In his opening remarks at the "Listening Session" in the White House, the President reiterated that his Administration is "going to lower [tax] rates very, very substantially for virtually everybody in every category, including personal and business."
The US tax code, he said, is to be reformed "to help middle-income families and American businesses grow and thrive. Tax reform is one of the best opportunities to really impact our economy. So we're doing a massive tax plan."
"It's coming along really well," he added. "It will be submitted in the not-too-distant future, and it will be not only good and simpler – it will be … big numbers of savings."
He made no mention of the House Republican Party's controversial provision for a border adjustment tax (BAT). That proposal, which would impose a tax on imposed on imports and provide tax rebates on exported goods, has been attacked by its opponents as having the potential to increase the cost of everyday imported consumption items, including food, gas, and clothing.
US companies that rely heavily on imports, such as retailers, are therefore pointing out strongly that the introduction of the BAT could outweigh the benefit of a lower headline corporate tax in a future US tax reform framework.

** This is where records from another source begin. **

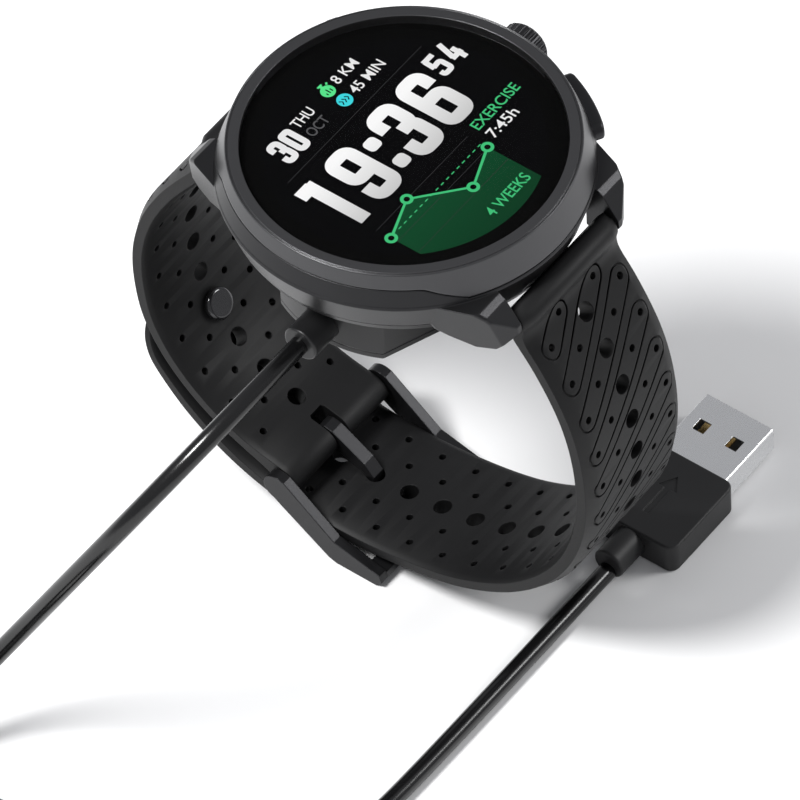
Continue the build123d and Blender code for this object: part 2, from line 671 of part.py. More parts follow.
def main_board():
    board = disc(19.8, -5.2, -6.0)
    board -= box_between((13.6, -3, -8), (30, 3, -2))
    for angle in (BUTTON_ANGLE, -BUTTON_ANGLE):
        board -= radial(angle, box_between((17.0, -3, -9), (30, 3, -2)))
    return board


def board_parts():
    """Processor can, flash can and crystal on the main board."""
    return Compound(children=[box_between((-9, -8, -5.15), (3, 4, -4.0)),
                              box_between((5, -9, -5.15), (11, -3, -4.1)),
                              box_between((-4, 7, -5.15), (2, 10, -4.3))])


def battery():
    cell = box_between((-13.5, -11, -9.9), (10.5, 11, -6.3))
    return fillet(cell.edges().filter_by(Axis.Z), 2.0)


def vibration_motor():
    return disc(3.4, -6.3, -9.3, -3.0, -15.4)


def main():
    save("bezel_ring", bezel_ring())
    save("display_glass", display_glass())
    save("glass_gasket", ring(GLASS_R, 21.9, -1.46, -1.59))
    save("display_panel", disc(20.9, -1.5, -2.5))
    save("display_carrier", disc(21.6, -2.6, -3.15))
    save("antenna_ring", antenna_ring())
    save("case_middle", case_middle())
    save("screw_bosses", screw_bosses())
    save("back_gasket", ring(22.9, CAVITY_R + 0.2, -CASE_BOTTOM - 0.01, -CASE_BOTTOM - SEAM + 0.01))
    save("case_back", case_back())
    save("back_screws", back_screws())
    save("sensor_window", fillet(disc(SENSOR_R, -12.35, -BACK_BOSS - 0.15).edges().group_by(Axis.Z)[0], 0.1))
    save("sensor_board", sensor_board())
    save("charge_contacts", charge_contacts())
    save("main_board", main_board())
    save("board_parts", board_parts())
    save("battery", battery())
    save("vibration_motor", vibration_motor())

    save("crown_knob", crown_knob())
    save("crown_stem", crown_stem())
    save("crown_plunger", crown_plunger())
    save("crown_tube", crown_tube())
    save("crown_switch", crown_switch())
    for name, angle in (("upper", BUTTON_ANGLE), ("lower", -BUTTON_ANGLE)):
        save(f"{name}_button", side_button(angle))
        save(f"{name}_button_seal", button_seal(angle))
        save(f"{name}_button_switch", button_switch(angle))

    save("strap_upper", strap_upper())
    save("strap_lower", strap_lower())
    save("strap_stud", strap_stud())
    save("upper_spring_bar", spring_bar(1))
    save("lower_spring_bar", spring_bar(-1))
    save("buckle_frame", buckle_frame())
    save("buckle_tongue", buckle_tongue())
    save("buckle_bar", buckle_bar())

    save("dock_housing", dock_housing())
    save("dock_lid", dock_lid())
    save("dock_magnets", dock_magnets())
    save("dock_pin_block", dock_pin_block())
    save("dock_pins", dock_pins())
    save("dock_board", dock_board())
    save("cable_boot", cable_boot())

    save("lead_dock_run", lead_tube(LEAD_DOCK, "dock run"))
    save("lead_plug_run", lead_tube(LEAD_PLUG, "plug run"))
    save("lead_coil", lead_coil())
    save("plug_relief", plug_relief())
    save("plug_overmold", plug_overmold())
    save("plug_shell", plug_shell())
    save("plug_insulator", plug_insulator())
    save("plug_contacts", plug_contacts())


main()
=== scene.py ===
"""GPS running watch on its charging dock: materials, dial, strap, lead and studio around the CAD frame."""
import json
import math

import bmesh
import bpy
from mathutils import Matrix, Vector


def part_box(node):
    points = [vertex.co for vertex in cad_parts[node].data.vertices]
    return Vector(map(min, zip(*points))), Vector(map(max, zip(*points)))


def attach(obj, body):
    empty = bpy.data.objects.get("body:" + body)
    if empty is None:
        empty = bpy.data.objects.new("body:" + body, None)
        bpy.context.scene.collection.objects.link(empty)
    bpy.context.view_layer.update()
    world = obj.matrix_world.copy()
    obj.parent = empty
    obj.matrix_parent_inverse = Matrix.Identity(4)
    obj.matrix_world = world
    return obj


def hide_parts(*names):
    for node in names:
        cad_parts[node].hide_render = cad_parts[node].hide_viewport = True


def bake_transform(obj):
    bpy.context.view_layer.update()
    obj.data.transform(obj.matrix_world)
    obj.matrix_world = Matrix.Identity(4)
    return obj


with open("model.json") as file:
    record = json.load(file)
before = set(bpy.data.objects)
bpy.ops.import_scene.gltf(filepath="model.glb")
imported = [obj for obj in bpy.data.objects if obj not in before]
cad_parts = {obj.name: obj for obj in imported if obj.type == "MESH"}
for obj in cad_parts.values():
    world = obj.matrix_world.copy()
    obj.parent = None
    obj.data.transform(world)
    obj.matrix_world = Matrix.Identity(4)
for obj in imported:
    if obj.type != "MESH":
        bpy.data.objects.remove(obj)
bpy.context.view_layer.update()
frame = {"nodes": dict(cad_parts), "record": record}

MM = 0.001
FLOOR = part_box("buckle_frame")[0].z / MM
PANEL_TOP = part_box("display_panel")[1].z / MM
GLASS_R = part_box("display_glass")[1].x / MM
CABLE_R = 1.4
WATCH = "watch"


# ---- camera -----------------------------------------------------------------------------
LENS_MM = 450
SENSOR_MM = 36
CAMERA_AIM = Vector((-18.64, -11.80, -30.0))     # the point at the middle of the picture
CAMERA_AWAY = 1393.6
CAMERA_AZIMUTH = -140.42                         # degrees from +X round to the camera
CAMERA_ELEVATION = 50.12
CAMERA_ROLL = -3.54


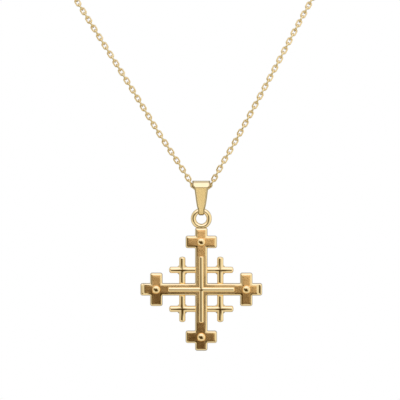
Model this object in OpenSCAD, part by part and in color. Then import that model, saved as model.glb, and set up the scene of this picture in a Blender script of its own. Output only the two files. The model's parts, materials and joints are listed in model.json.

However, the RILA statement issued following the Trump meeting also did not mention the BAT. RILA Chairman Bill Rhodes merely commented that "we stressed the importance of taking a thoughtful approach to tax reform for both individuals and corporations. The retail industry is the nation's largest private sector employer providing and supporting more than 42m American jobs. The President understands we support pro-growth policies that we believe will lead to greater domestic investment."